=== WHAT THE TASK REQUIRES ===
Quote the material below exactly as written, from the first line to the line that holds "const curveSegments = 6;", endpoints included.

=== COLLECTED MATERIAL ===
= = = = =
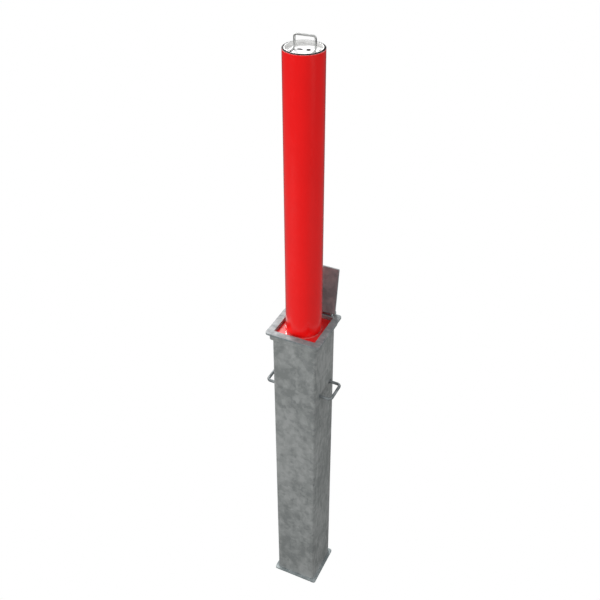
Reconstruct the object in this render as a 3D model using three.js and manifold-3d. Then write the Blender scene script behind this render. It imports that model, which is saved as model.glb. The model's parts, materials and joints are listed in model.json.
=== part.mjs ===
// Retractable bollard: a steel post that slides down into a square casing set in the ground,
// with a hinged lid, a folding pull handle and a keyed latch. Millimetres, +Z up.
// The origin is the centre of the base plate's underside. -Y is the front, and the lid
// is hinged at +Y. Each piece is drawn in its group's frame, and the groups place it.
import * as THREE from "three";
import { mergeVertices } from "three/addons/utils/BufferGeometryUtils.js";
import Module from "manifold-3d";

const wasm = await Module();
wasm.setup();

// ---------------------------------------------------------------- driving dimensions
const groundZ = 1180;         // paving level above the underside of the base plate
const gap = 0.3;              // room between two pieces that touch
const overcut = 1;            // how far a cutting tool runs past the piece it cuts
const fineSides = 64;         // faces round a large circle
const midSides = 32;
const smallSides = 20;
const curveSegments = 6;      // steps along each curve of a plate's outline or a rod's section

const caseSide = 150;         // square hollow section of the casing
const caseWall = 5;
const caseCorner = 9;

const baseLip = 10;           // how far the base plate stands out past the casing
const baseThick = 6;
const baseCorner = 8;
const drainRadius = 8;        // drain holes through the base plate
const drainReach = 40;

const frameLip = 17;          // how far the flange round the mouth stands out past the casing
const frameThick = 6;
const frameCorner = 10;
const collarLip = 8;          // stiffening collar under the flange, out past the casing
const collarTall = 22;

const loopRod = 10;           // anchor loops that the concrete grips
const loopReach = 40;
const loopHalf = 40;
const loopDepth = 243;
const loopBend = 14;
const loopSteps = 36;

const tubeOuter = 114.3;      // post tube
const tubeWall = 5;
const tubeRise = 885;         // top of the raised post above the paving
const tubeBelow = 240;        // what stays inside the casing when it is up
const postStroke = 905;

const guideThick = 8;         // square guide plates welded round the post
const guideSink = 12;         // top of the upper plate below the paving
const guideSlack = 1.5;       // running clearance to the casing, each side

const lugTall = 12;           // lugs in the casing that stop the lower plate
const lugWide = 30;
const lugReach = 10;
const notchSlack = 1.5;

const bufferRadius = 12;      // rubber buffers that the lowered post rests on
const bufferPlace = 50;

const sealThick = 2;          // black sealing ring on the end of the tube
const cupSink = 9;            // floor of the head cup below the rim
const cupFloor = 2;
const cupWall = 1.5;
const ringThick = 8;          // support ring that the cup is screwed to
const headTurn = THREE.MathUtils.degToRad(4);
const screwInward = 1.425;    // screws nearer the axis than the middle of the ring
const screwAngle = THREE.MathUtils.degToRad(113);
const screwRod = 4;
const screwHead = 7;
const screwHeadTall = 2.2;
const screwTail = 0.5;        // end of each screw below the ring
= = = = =
=== ANSWER ===
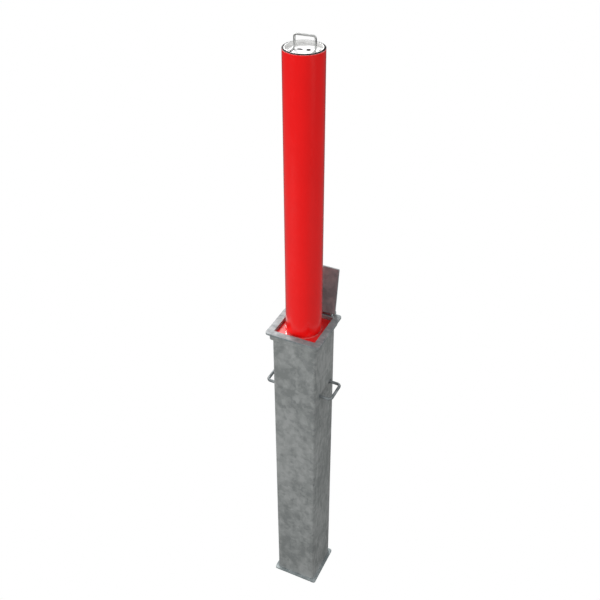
Reconstruct the object in this render as a 3D model using three.js and manifold-3d. Then write the Blender scene script behind this render. It imports that model, which is saved as model.glb. The model's parts, materials and joints are listed in model.json.
=== part.mjs ===
// Retractable bollard: a steel post that slides down into a square casing set in the ground,
// with a hinged lid, a folding pull handle and a keyed latch. Millimetres, +Z up.
// The origin is the centre of the base plate's underside. -Y is the front, and the lid
// is hinged at +Y. Each piece is drawn in its group's frame, and the groups place it.
import * as THREE from "three";
import { mergeVertices } from "three/addons/utils/BufferGeometryUtils.js";
import Module from "manifold-3d";

const wasm = await Module();
wasm.setup();

// ---------------------------------------------------------------- driving dimensions
const groundZ = 1180;         // paving level above the underside of the base plate
const gap = 0.3;              // room between two pieces that touch
const overcut = 1;            // how far a cutting tool runs past the piece it cuts
const fineSides = 64;         // faces round a large circle
const midSides = 32;
const smallSides = 20;
const curveSegments = 6;      // steps along each curve of a plate's outline or a rod's section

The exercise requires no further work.